Exercise:
Extract the data exactly, missing nothing.

----

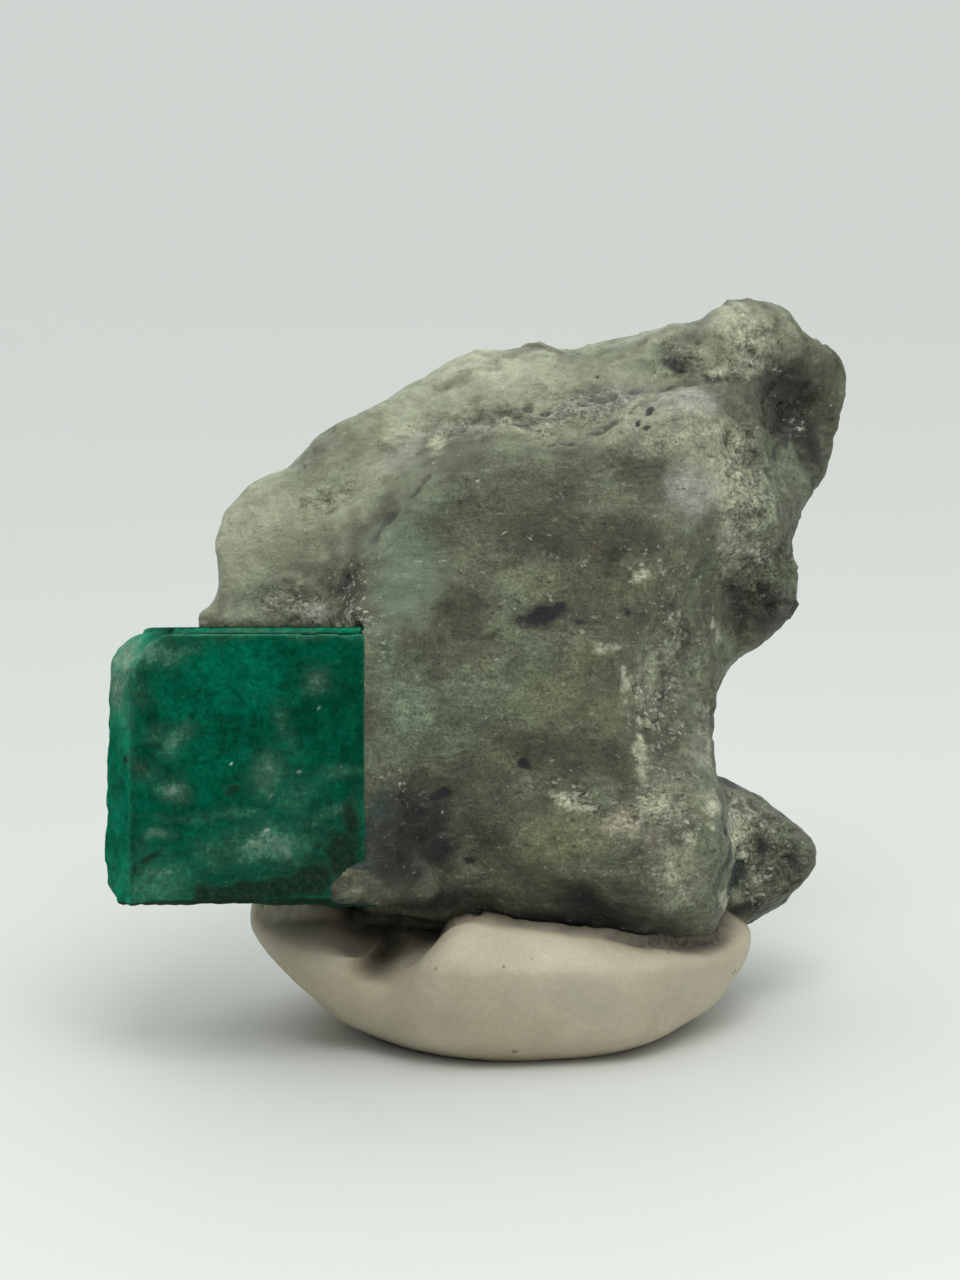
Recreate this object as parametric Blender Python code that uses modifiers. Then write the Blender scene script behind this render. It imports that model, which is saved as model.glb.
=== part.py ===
"""Raw emerald on its mother rock, standing on a pressed lump of mineral putty.

Three pieces: the six-sided emerald crystal, the pale green talc and quartz rock that it grew
in, and the putty that holds the specimen up. Blender 4.5, metres, +Z up, +Y to the back; the
origin is the middle of the putty's flat foot.

Lengths below are in millimetres. The specimen (crystal and rock) is described in its own
frame: +X to the right, +Y away from the front, +Z along the crystal, same origin. That frame
leans back by LEAN_DEG about X.
"""

import math

import bmesh
import bpy
from mathutils import Matrix, Vector, noise

MM = 0.001

# Driving dimensions
LEAN_DEG = 12.0
CLEARANCE = 0.25

# Emerald: an equiangular hexagon, walked from its front left corner, with 60 degree turns
CRYSTAL_CORNER = (-12.5, -7.5)
FRONT_FACE = 7.45
RIGHT_FRONT_FACE = 4.0
RIGHT_BACK_FACE = 4.0
LEFT_FRONT_FACE = 2.3
CRYSTAL_FOOT = 4.15
CRYSTAL_TOP = 12.98
GROWTH_LAYER_RISE = 0.2
GROWTH_LAYER_INSET = 0.22
GROWTH_LAYER_CHIP = ((-11.3, -7.0, 13.0), (-0.92, -0.38, 0.0))
FOOT_BREAK_DEPTH = 0.12
FOOT_BREAK_WAVE = 2.2
FOOT_BREAK_HEIGHT = 0.32

# Planes that chip the crystal: a point on each and the way it faces
CRYSTAL_CHIPS = {
    "upper left corner": ((-11.43, -7.5, 13.02), (-0.70, -0.36, 0.62)),
    "upper left tip": ((-12.1, -6.3, 13.1), (-0.45, -0.15, 0.88)),
    "left edge": ((-13.4, -5.5, 11.0), (-0.99, -0.12, 0.03)),
    "lower left corner": ((-13.36, -5.8, 4.7), (-0.84, -0.15, -0.52)),
    "lower front edge": ((-9.5, -7.5, 4.45), (0.05, -0.6, -0.8)),
    "back left edge": ((-10.5, -0.9, 11.8), (-0.45, 0.45, 0.77)),
}

# Rock: the rim is its outline seen from the front, as (x, y, z), from the left edge above the
# crystal clockwise; the stretch behind the crystal closes it
ROCK_HEART = Vector((1.5, 0.0, 12.6))
ROCK_RIM = (
    (-10.8, -1.0, 13.4), (-10.2, -1.2, 14.5), (-10.4, -1.2, 16.0), (-10.1, -1.0, 17.3),
    (-9.3, -0.6, 18.1), (-8.0, 0.0, 18.7), (-7.1, 0.0, 19.6), (-6.1, 0.3, 20.4),
    (-4.8, 0.5, 21.1), (-2.7, 0.8, 22.05), (-1.3, 1.0, 22.6), (-0.1, 1.0, 22.65),
    (0.9, 1.0, 22.9), (1.9, 1.0, 22.6), (3.5, 1.0, 23.1), (5.0, 0.5, 23.45),
    (6.4, 0.0, 23.8), (7.0, 0.0, 24.3), (7.9, 0.0, 24.5), (8.9, 0.5, 24.2),
    (9.9, 1.0, 23.2), (11.1, 2.0, 22.7), (11.4, 2.5, 21.5), (11.2, 2.5, 20.1),
    (10.5, 2.0, 18.4), (9.7, 1.5, 17.2), (9.5, 1.0, 16.0), (9.6, 1.0, 14.8),
    (9.3, 1.0, 13.7), (8.6, 1.0, 13.0), (7.4, 0.5, 12.1), (6.7, 0.0, 10.9),
    (6.5, -0.8, 9.5), (6.6, -1.5, 8.5), (6.9, -2.4, 7.4), (7.1, -3.0, 5.7),
    (7.1, -3.2, 4.0), (6.6, -3.2, 2.7), (4.8, -3.2, 2.5), (2.7, -3.2, 2.6),
    (0.7, -3.2, 2.8), (-1.7, -3.4, 3.3), (-4.2, -4.6, 3.9), (-6.1, -4.6, 4.1),
    (-8.5, 0.5, 5.2), (-10.1, 1.0, 7.6), (-10.9, 0.5, 10.4),
)
RIM_SQUARENESS = 3.0

# Spot depths of the rock's front and back, as (x, z, y)
FRONT_SPOTS = (
    # beside and below the crystal
    (-5.1, 12.8, -6.8), (-4.7, 10.7, -7.3), (-4.7, 8.9, -7.8), (-4.7, 7.4, -8.2),
    (-4.2, 4.8, -7.4), (-5.1, 6.2, -8.2), (-5.6, 4.9, -9.0),
    # central mass
    (-4.9, 15.1, -5.1), (-4.0, 16.1, -5.1), (-2.7, 17.4, -5.0), (-2.6, 14.1, -6.1),
    (-2.6, 10.8, -6.5), (-2.4, 7.6, -6.5), (-2.0, 5.0, -6.1), (0.7, 18.1, -5.3),
    (1.3, 15.4, -6.0), (1.3, 12.8, -6.1), (1.3, 10.8, -6.5), (1.3, 8.9, -6.3),
    (1.3, 6.0, -7.0), (1.3, 4.2, -6.6), (4.2, 19.4, -4.8), (4.2, 16.1, -5.6),
    (4.2, 13.4, -5.2), (3.3, 10.2, -5.8), (4.0, 7.6, -6.9), (4.4, 4.8, -6.9),
    (6.2, 6.2, -6.1), (6.2, 3.9, -5.8),
    # slab above the crystal, up to the top edge
    (-9.7, 16.1, -2.9), (-8.8, 14.1, -3.3), (-7.4, 16.8, -3.4), (-6.7, 14.4, -3.4),
    (-6.0, 18.4, -3.2), (-4.1, 19.8, -3.4), (-1.7, 21.1, -3.3), (1.3, 21.6, -3.0),
    (4.0, 21.9, -2.4),
    # upper right knob, right flank and its hollows
    (6.6, 22.7, -3.4), (8.2, 23.2, -2.8), (6.9, 20.4, -4.4), (5.8, 18.4, -4.9),
    (8.9, 21.9, -2.2), (10.0, 22.2, -0.2), (9.3, 20.3, 1.7), (10.3, 20.4, 2.0),
    (8.0, 20.4, -2.8), (8.2, 19.0, -2.2), (9.4, 18.6, 0.8), (7.4, 17.4, -3.7),
    (8.3, 15.6, -2.7),
    (9.0, 14.6, -1.2), (7.0, 15.4, -4.0), (7.3, 13.4, -0.6), (6.0, 12.6, -3.9),
    (5.4, 10.8, -3.9), (5.6, 9.3, -4.9), (6.2, 8.0, -5.2),
)
BACK_SPOTS = (
    (-9.0, 14.5, 3.4), (-9.0, 10.5, 3.2), (-7.5, 7.0, 3.4), (-6.5, 17.5, 4.2),
    (-4.5, 12.5, 5.4), (-4.0, 8.0, 5.2), (-3.0, 4.5, 3.6), (-1.5, 20.0, 4.4),
    (0.0, 15.5, 6.4), (0.5, 10.0, 6.6), (1.5, 5.5, 5.0), (3.5, 18.5, 5.2),
    (4.5, 13.5, 5.6), (4.5, 8.5, 5.4), (5.5, 4.5, 4.0), (7.0, 21.5, 4.2),
    (8.0, 17.5, 4.6), (7.5, 14.0, 3.6),
)
SPOT_REACH = 1.15
SPOT_FAR_WEIGHT = 1e-4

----

Output below:
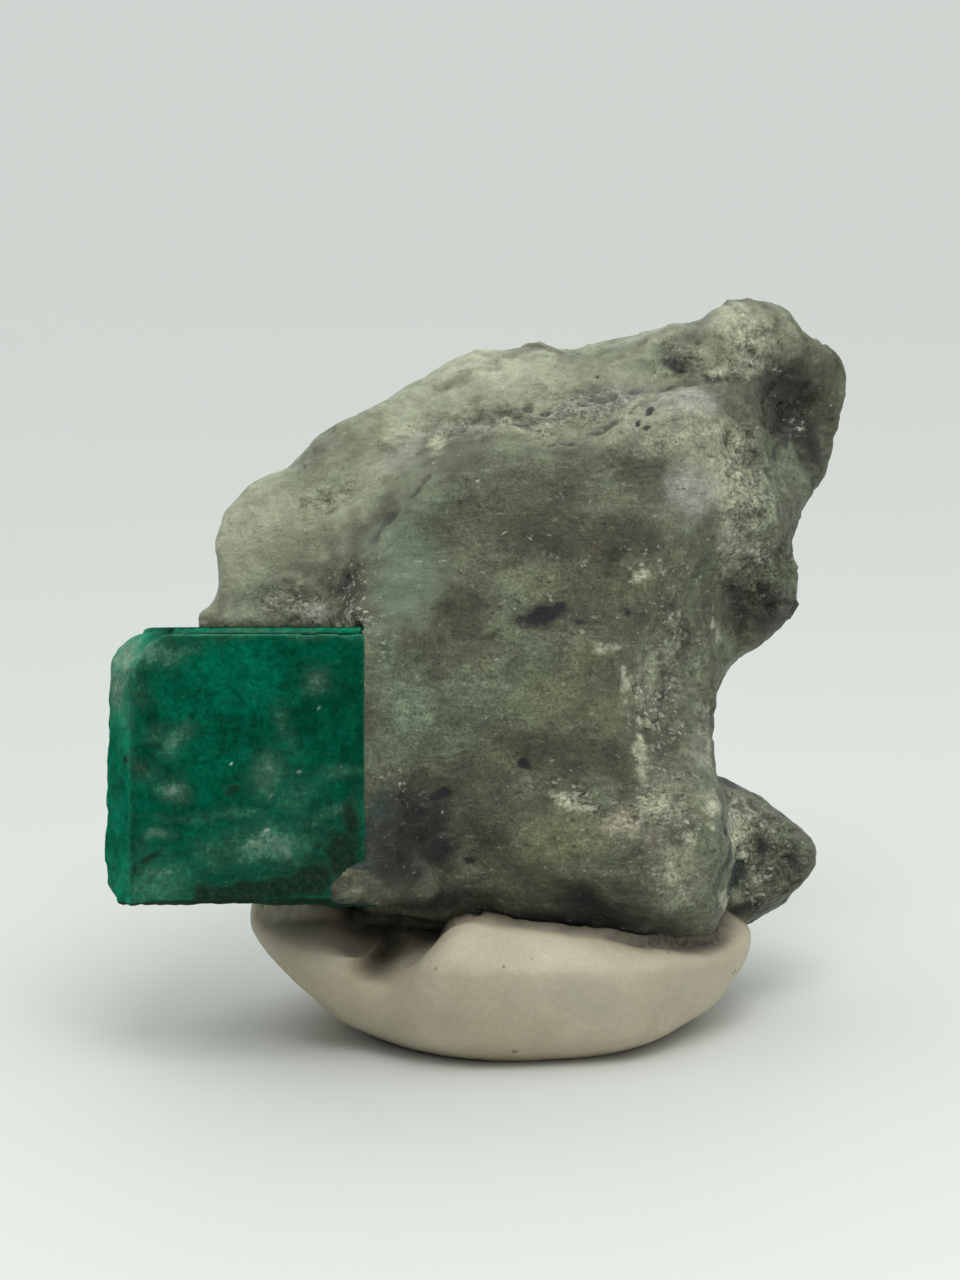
Recreate this object as parametric Blender Python code that uses modifiers. Then write the Blender scene script behind this render. It imports that model, which is saved as model.glb.
=== part.py ===
"""Raw emerald on its mother rock, standing on a pressed lump of mineral putty.

Three pieces: the six-sided emerald crystal, the pale green talc and quartz rock that it grew
in, and the putty that holds the specimen up. Blender 4.5, metres, +Z up, +Y to the back; the
origin is the middle of the putty's flat foot.

Lengths below are in millimetres. The specimen (crystal and rock) is described in its own
frame: +X to the right, +Y away from the front, +Z along the crystal, same origin. That frame
leans back by LEAN_DEG about X.
"""

import math

import bmesh
import bpy
from mathutils import Matrix, Vector, noise

MM = 0.001

# Driving dimensions
LEAN_DEG = 12.0
CLEARANCE = 0.25

# Emerald: an equiangular hexagon, walked from its front left corner, with 60 degree turns
CRYSTAL_CORNER = (-12.5, -7.5)
FRONT_FACE = 7.45
RIGHT_FRONT_FACE = 4.0
RIGHT_BACK_FACE = 4.0
LEFT_FRONT_FACE = 2.3
CRYSTAL_FOOT = 4.15
CRYSTAL_TOP = 12.98
GROWTH_LAYER_RISE = 0.2
GROWTH_LAYER_INSET = 0.22
GROWTH_LAYER_CHIP = ((-11.3, -7.0, 13.0), (-0.92, -0.38, 0.0))
FOOT_BREAK_DEPTH = 0.12
FOOT_BREAK_WAVE = 2.2
FOOT_BREAK_HEIGHT = 0.32

# Planes that chip the crystal: a point on each and the way it faces
CRYSTAL_CHIPS = {
    "upper left corner": ((-11.43, -7.5, 13.02), (-0.70, -0.36, 0.62)),
    "upper left tip": ((-12.1, -6.3, 13.1), (-0.45, -0.15, 0.88)),
    "left edge": ((-13.4, -5.5, 11.0), (-0.99, -0.12, 0.03)),
    "lower left corner": ((-13.36, -5.8, 4.7), (-0.84, -0.15, -0.52)),
    "lower front edge": ((-9.5, -7.5, 4.45), (0.05, -0.6, -0.8)),
    "back left edge": ((-10.5, -0.9, 11.8), (-0.45, 0.45, 0.77)),
}

# Rock: the rim is its outline seen from the front, as (x, y, z), from the left edge above the
# crystal clockwise; the stretch behind the crystal closes it
ROCK_HEART = Vector((1.5, 0.0, 12.6))
ROCK_RIM = (
    (-10.8, -1.0, 13.4), (-10.2, -1.2, 14.5), (-10.4, -1.2, 16.0), (-10.1, -1.0, 17.3),
    (-9.3, -0.6, 18.1), (-8.0, 0.0, 18.7), (-7.1, 0.0, 19.6), (-6.1, 0.3, 20.4),
    (-4.8, 0.5, 21.1), (-2.7, 0.8, 22.05), (-1.3, 1.0, 22.6), (-0.1, 1.0, 22.65),
    (0.9, 1.0, 22.9), (1.9, 1.0, 22.6), (3.5, 1.0, 23.1), (5.0, 0.5, 23.45),
    (6.4, 0.0, 23.8), (7.0, 0.0, 24.3), (7.9, 0.0, 24.5), (8.9, 0.5, 24.2),
    (9.9, 1.0, 23.2), (11.1, 2.0, 22.7), (11.4, 2.5, 21.5), (11.2, 2.5, 20.1),
    (10.5, 2.0, 18.4), (9.7, 1.5, 17.2), (9.5, 1.0, 16.0), (9.6, 1.0, 14.8),
    (9.3, 1.0, 13.7), (8.6, 1.0, 13.0), (7.4, 0.5, 12.1), (6.7, 0.0, 10.9),
    (6.5, -0.8, 9.5), (6.6, -1.5, 8.5), (6.9, -2.4, 7.4), (7.1, -3.0, 5.7),
    (7.1, -3.2, 4.0), (6.6, -3.2, 2.7), (4.8, -3.2, 2.5), (2.7, -3.2, 2.6),
    (0.7, -3.2, 2.8), (-1.7, -3.4, 3.3), (-4.2, -4.6, 3.9), (-6.1, -4.6, 4.1),
    (-8.5, 0.5, 5.2), (-10.1, 1.0, 7.6), (-10.9, 0.5, 10.4),
)
RIM_SQUARENESS = 3.0

# Spot depths of the rock's front and back, as (x, z, y)
FRONT_SPOTS = (
    # beside and below the crystal
    (-5.1, 12.8, -6.8), (-4.7, 10.7, -7.3), (-4.7, 8.9, -7.8), (-4.7, 7.4, -8.2),
    (-4.2, 4.8, -7.4), (-5.1, 6.2, -8.2), (-5.6, 4.9, -9.0),
    # central mass
    (-4.9, 15.1, -5.1), (-4.0, 16.1, -5.1), (-2.7, 17.4, -5.0), (-2.6, 14.1, -6.1),
    (-2.6, 10.8, -6.5), (-2.4, 7.6, -6.5), (-2.0, 5.0, -6.1), (0.7, 18.1, -5.3),
    (1.3, 15.4, -6.0), (1.3, 12.8, -6.1), (1.3, 10.8, -6.5), (1.3, 8.9, -6.3),
    (1.3, 6.0, -7.0), (1.3, 4.2, -6.6), (4.2, 19.4, -4.8), (4.2, 16.1, -5.6),
    (4.2, 13.4, -5.2), (3.3, 10.2, -5.8), (4.0, 7.6, -6.9), (4.4, 4.8, -6.9),
    (6.2, 6.2, -6.1), (6.2, 3.9, -5.8),
    # slab above the crystal, up to the top edge
    (-9.7, 16.1, -2.9), (-8.8, 14.1, -3.3), (-7.4, 16.8, -3.4), (-6.7, 14.4, -3.4),
    (-6.0, 18.4, -3.2), (-4.1, 19.8, -3.4), (-1.7, 21.1, -3.3), (1.3, 21.6, -3.0),
    (4.0, 21.9, -2.4),
    # upper right knob, right flank and its hollows
    (6.6, 22.7, -3.4), (8.2, 23.2, -2.8), (6.9, 20.4, -4.4), (5.8, 18.4, -4.9),
    (8.9, 21.9, -2.2), (10.0, 22.2, -0.2), (9.3, 20.3, 1.7), (10.3, 20.4, 2.0),
    (8.0, 20.4, -2.8), (8.2, 19.0, -2.2), (9.4, 18.6, 0.8), (7.4, 17.4, -3.7),
    (8.3, 15.6, -2.7),
    (9.0, 14.6, -1.2), (7.0, 15.4, -4.0), (7.3, 13.4, -0.6), (6.0, 12.6, -3.9),
    (5.4, 10.8, -3.9), (5.6, 9.3, -4.9), (6.2, 8.0, -5.2),
)
BACK_SPOTS = (
    (-9.0, 14.5, 3.4), (-9.0, 10.5, 3.2), (-7.5, 7.0, 3.4), (-6.5, 17.5, 4.2),
    (-4.5, 12.5, 5.4), (-4.0, 8.0, 5.2), (-3.0, 4.5, 3.6), (-1.5, 20.0, 4.4),
    (0.0, 15.5, 6.4), (0.5, 10.0, 6.6), (1.5, 5.5, 5.0), (3.5, 18.5, 5.2),
    (4.5, 13.5, 5.6), (4.5, 8.5, 5.4), (5.5, 4.5, 4.0), (7.0, 21.5, 4.2),
    (8.0, 17.5, 4.6), (7.5, 14.0, 3.6),
)
SPOT_REACH = 1.15
SPOT_FAR_WEIGHT = 1e-4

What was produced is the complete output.